Les efforts des membres de la communauté commencent à redonner vie à la flore et à la faune de la région. « Nous avons prouvé que la faune et la flore peuvent renaître », indique Secarlos, qui est le président du groupe. « Dernièrement, nous avons vu des canards, des hérons et d'autres animaux qui avaient disparu. »
Il ajoute que la préservation de la mangrove a également apporté des avantages économiques sous la forme de nouveaux moyens de subsistance. « Les gens n'avaient pas l'habitude de recycler, mais nous avons commencé à collecter les déchets en faisant du porte-à-porte.
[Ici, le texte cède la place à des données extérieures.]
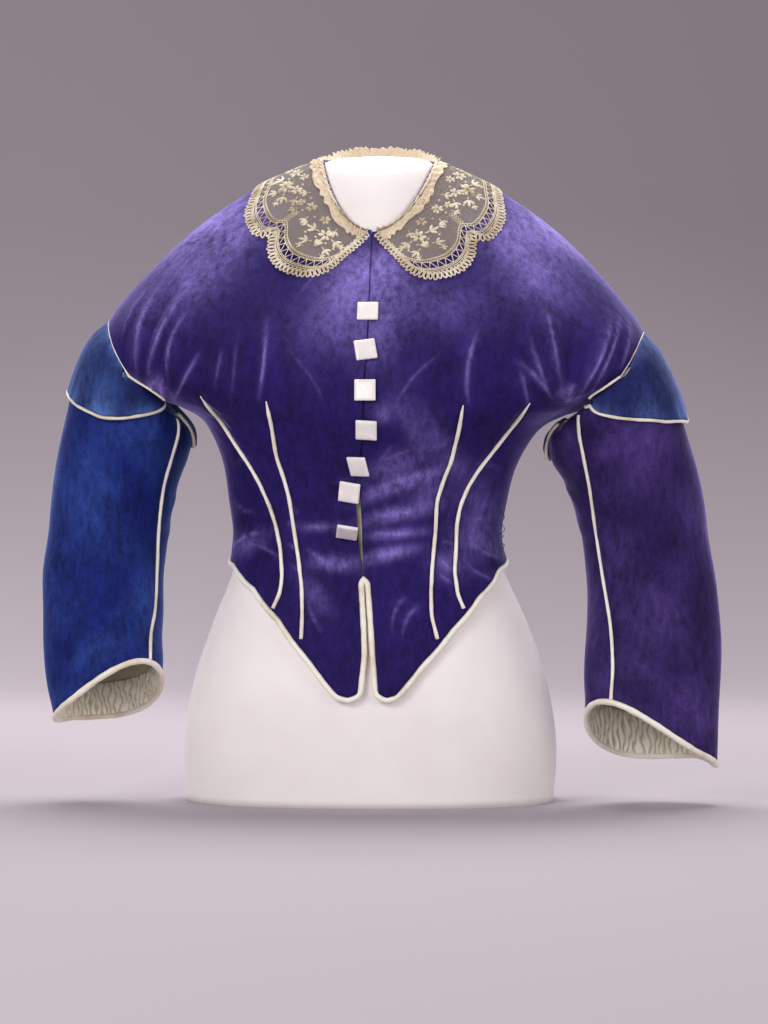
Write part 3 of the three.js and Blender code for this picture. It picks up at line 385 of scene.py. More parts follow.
def mottled(name, darker, lighter, drift, coordinates="Object", **shader):
    """A material whose colour drifts between two by a soft noise, with its nodes for more detail."""
    material, tree, surface = new_material(name, **shader)
    place = node(tree, "TexCoord").outputs[coordinates]
    noise = node(tree, "TexNoise", drift, Vector=place).outputs["Fac"]
    tint = node(tree, "Mix", {"data_type": "RGBA"}, _0=noise, _6=linear(darker), _7=linear(lighter))
    wired(surface, Base_Color=tint.outputs[2])
    return material, tree, surface, place, noise


# Cotton jersey: fine knitted ribs a millimetre apart, drawn coarser here so that they show, over soft
# wadding. Matt, with a faint warm tint.
jersey, tree, surface, place, wadding = mottled(
    "white_cotton_jersey", "#efe6e3", "#f8f3f1", {"Scale": 28.0, "Detail": 3.0},
    Roughness=0.82, Sheen_Weight=0.25, Sheen_Roughness=0.5,
)
RIB = 1.6
ribs = node(tree, "TexWave", {"Scale": 1000 / RIB / 20, "Distortion": 1.2, "Detail": 2.0}, Vector=place)
knit = node(tree, "Bump", {"Strength": 0.12, "Distance": 0.0004}, Height=ribs.outputs["Fac"])
soft = node(tree, "Bump", {"Strength": 0.2, "Distance": 0.002}, Height=wadding,
            Normal=knit.outputs["Normal"])
wired(surface, Normal=soft.outputs["Normal"])


def declared(piece, slot, *nodes, **cut):
    """Attaches a piece to the one body and hides the nodes it stands for; its finish, slot, and its cloth's cut,
    cut, are not used.
    """
    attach(piece, "root")
    if nodes:
        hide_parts(*nodes)
    return piece


form = add_mesh("form_cover", form_points, [corners(form_rows, FORM_COLUMNS, True), form_ends], [jersey])
declared(form, "form", "dress_form")


# ---- The velvet fronts ---------------------------------------------------------------------------
# Two fronts of purple silk velvet over cotton, each drawn to the figure by two darts, with soft folds
# where the armpit gathers them. The wearer's right front laps over the left and buttons there.

VELVET_WALL = 2  # velvet with its interlining and cotton lining
SEAM_GAP = 0.3
SIDE = pi / 2
ARMHOLE_DROP = {-1: 0, 1: 5}  # the wearer's left armhole sits lower
side_name = {-1: "right", 1: "left"}

# The closure down the middle of the front: its x, and how far each edge stands back from it.
CLOSURE = table("""
height x  stand
86     7  10.5
112    7  8.3
135    7  6.2
199.3  3  5.6
203.5  2  0.15
220    1  1.0
245    0  2.0
268    -1 2.0
292    -1 0.15
420    2  0.15
507    -1 0.15
""")

# Hem heights of the fronts, by the share of the way from the closure to the side seam.
FRONT_HEM = table("""
share right left
0     101.5 101.5
0.022 98    98
0.05  100.5 100.5
0.14  128   126
0.29  166   158.5
0.46  192.5 185
0.71  213   209.5
1     219.5 219.5
""")

# The two darts of each front: distance from the closure at each height.
DARTS = {
    "inner": table("""
height right left
353    84    86
305    73    78
288    66    72
270    60.5  67
242    57.5  64.5
215    55    60.5
191    55    56.5
168    56    55.5
148    58    59.5
"""),
    "outer": table("""
height right left
355    144   142.5
339    133   132
318    116   116
298    99    101.5
282    88    92.5
264    79    86
248    74    82.5
228    71    81
205    71    78
187    75    78.5
174    82    83
"""),
}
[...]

Certaines personnes vivent désormais du recyclage. »
Pour Eneida, le projet est porteur d'espoir et lui permet de contribuer au bien-être de la communauté qui l'a accueillie. « Ce projet m'a donné un but dans la vie », affirme-t-elle. « Je ne veux plus retourner à l'endroit que j'ai dû fuir. Je prends soin de ma communauté et de la mangrove. De cette façon, mes enfants auront un meilleur avenir ».